Tornando alla legge di “tolleranza” sugli spinelli, è legittimo chiedersi se è servita a raggiungere lo scopo prefissato di contenimento del loro uso, evitando il passaggio a sostanze più nocive. La risposta è no, in quanto – secondo recenti dati dell’Istituto nazionale di statistica – nel 2022 è cresciuto l’uso non solo della cannabis (23,6% della popolazione) ma anche dell’ecstasy (3,9%), con una percentuale del 43,9% fra ragazzi e adulti dai 16 e i 35 anni. Già nel 2015 i Paesi Bassi erano passati al primo posto per il commercio del composto chimico Mdma (presente nell’ecstasy), diventando uno degli ultimi Paesi a inserirlo nella lista delle droghe chimiche illecite. Pertanto, mentre le autorità tergiversavano sulla sua proibizione gli spacciatori si organizzavano su vasta scala a livello di fabbricazione e traffico, riuscendo anche a raggiungere un – per loro – allettante rapporto fra qualità della droga prodotta e prezzo.
Per l’Olanda la salute pubblica è una priorità. Il numero di morti per droghe pesanti è nettamente inferiore a quello di altri Paesi, Italia compresa, proprio perché si producono sostanze stupefacenti più “sicure” (in gergo, “droga pulita, non tagliata”). Rotterdam rimane comunque il più famoso porto di passaggio per la droga pesante, in entrata e in uscita. Si parla di sequestri di centinaia di tonnellate di cocaina (che avrebbero portato a guadagni di miliardi di euro). E a proposito di cocaina, centrale è il ruolo dell’Olanda – insieme al Regno Unito – per i Paesi sudamericani. I profitti vengono investiti non solo in immobi-li, ma anche in altre attività illegali sovente impossibili da rintracciare, perché le organizzazioni criminali sono diventate sempre più professionali: basti pensare all’impiego dei social dove non esistono “impronte digitali” e le prove si possono far sparire in un baleno.
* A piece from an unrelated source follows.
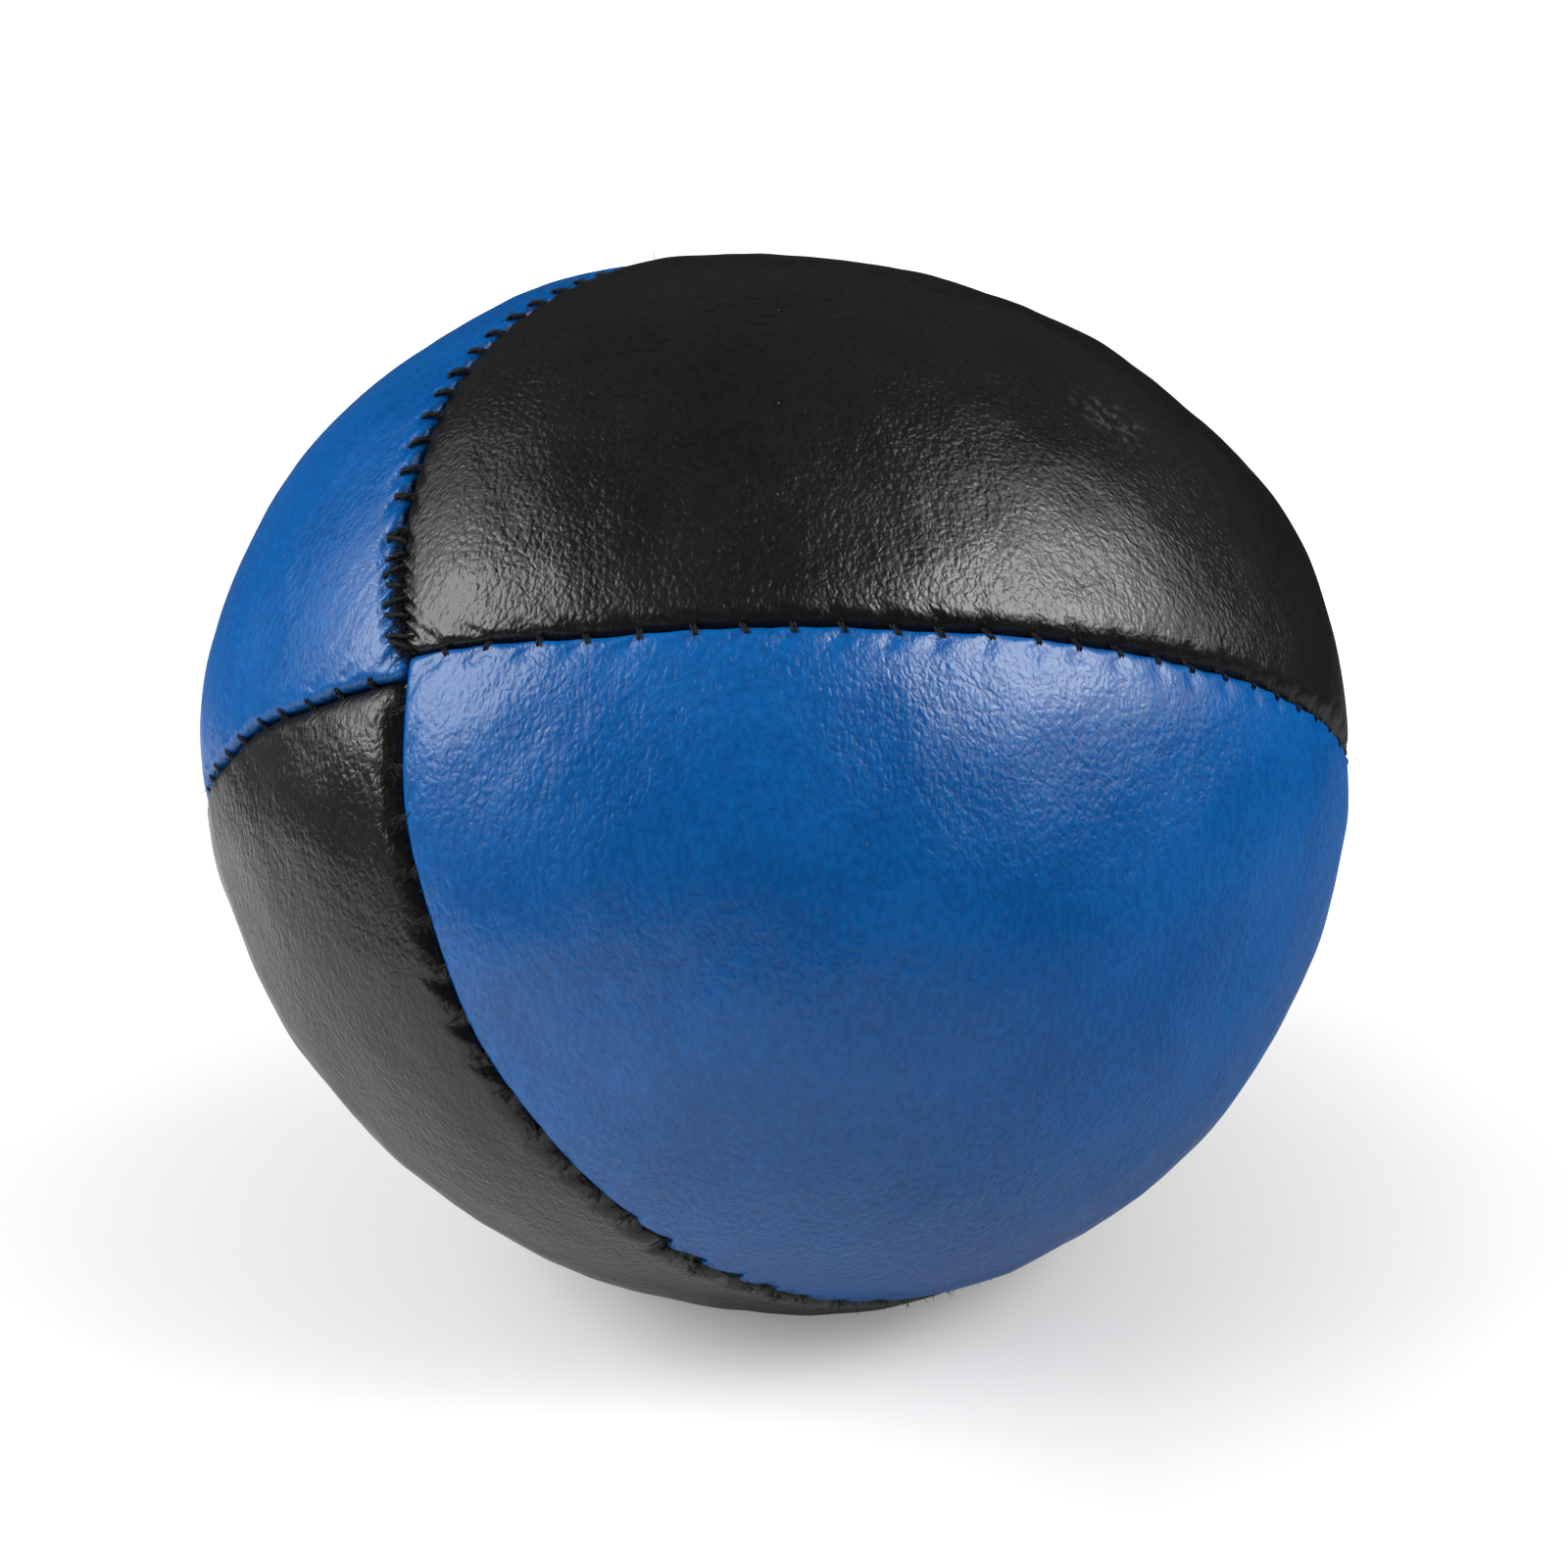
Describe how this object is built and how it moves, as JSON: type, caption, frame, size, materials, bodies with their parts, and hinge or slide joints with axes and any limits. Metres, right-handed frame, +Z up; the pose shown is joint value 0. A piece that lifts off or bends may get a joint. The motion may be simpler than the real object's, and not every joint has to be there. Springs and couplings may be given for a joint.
{
  "type": "juggling ball",
  "caption": "Sewn leather beanbag ball for juggling: lune panels in two alternating colours, stitched face to face, closed by hand and filled with seed.",
  "frame": {"origin": "on the floor, at the middle of the ball's footprint", "axes": "+Z up; -Y is the front, where the pole with the hand-closed seam is in view; +X to the right"},
  "size_m": [0.0666, 0.065, 0.0622],
  "materials": {
    "black_leather": "fine pebbled grain, soft semi-gloss",
    "blue_leather": "fine pebbled grain, soft satin",
    "machine_thread": "twisted polyester, matte",
    "hand_thread": "twisted polyester, slightly fuzzy",
    "millet": "dry seed"
  },
  "bodies": {
    "root": {"black_top_panel": "black_leather", "blue_side_panel": "blue_leather", "black_side_panel": "black_leather", "blue_front_panel": "blue_leather", "right_seam_needle_thread": "machine_thread", "right_seam_bobbin_thread": "machine_thread", "left_seam_needle_thread": "machine_thread", "left_seam_bobbin_thread": "machine_thread", "closing_loop_needle_thread": "machine_thread", "closing_loop_bobbin_thread": "machine_thread", "hand_closing_thread": "hand_thread", "millet_fill": "millet"}
  },
  "joints": []
}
La polizia fa il possibile per contrastare i narcotrafficanti, chiedendo da anni interventi e pene più pesanti.
Un documento del Corpo nazionale di polizia (Klpd) e dei ricercatori della polizia nazionale (con sede a Driebergen Woerden) lanciava già nel 2012 l’allarme sulla pericolosità dei precursori per preparare droghe pesanti con una dettagliata relazione di 143 pagine, tra statistiche, grafici e giro d’affari di un commercio ingente quanto lucroso: un investimento di 200mila euro per un laboratorio completo per la fabbricazione di ecstasy può essere ammortizzato in pochi giorni. La polizia concluse allora il suo inquietante rapporto con questa domanda: « Andando avanti di questo passo che cosa ci riserverà il futuro?». Adesso purtroppo lo sappiamo. I narcotrafficanti si sono impossessati di un mercato oramai strutturato, sempre più difficile da smantellare e sradicare. Eppure il premier Mark Rutte durante la sua recente campagna elettorale, coronata dal quarto mandato, ha ricordato spesso che «l’Olanda è stata uno dei fondatori dell’Unione Europea, basata su valori di collaborazione, fratellanza e solidarietà». C’è da chiedersi dove siano finiti questi valori, se si permette che il proprio Paese diventi uno dei più grandi veicoli di rovina psichica e fisica di altri esseri umani e di nuove generazioni di giovani.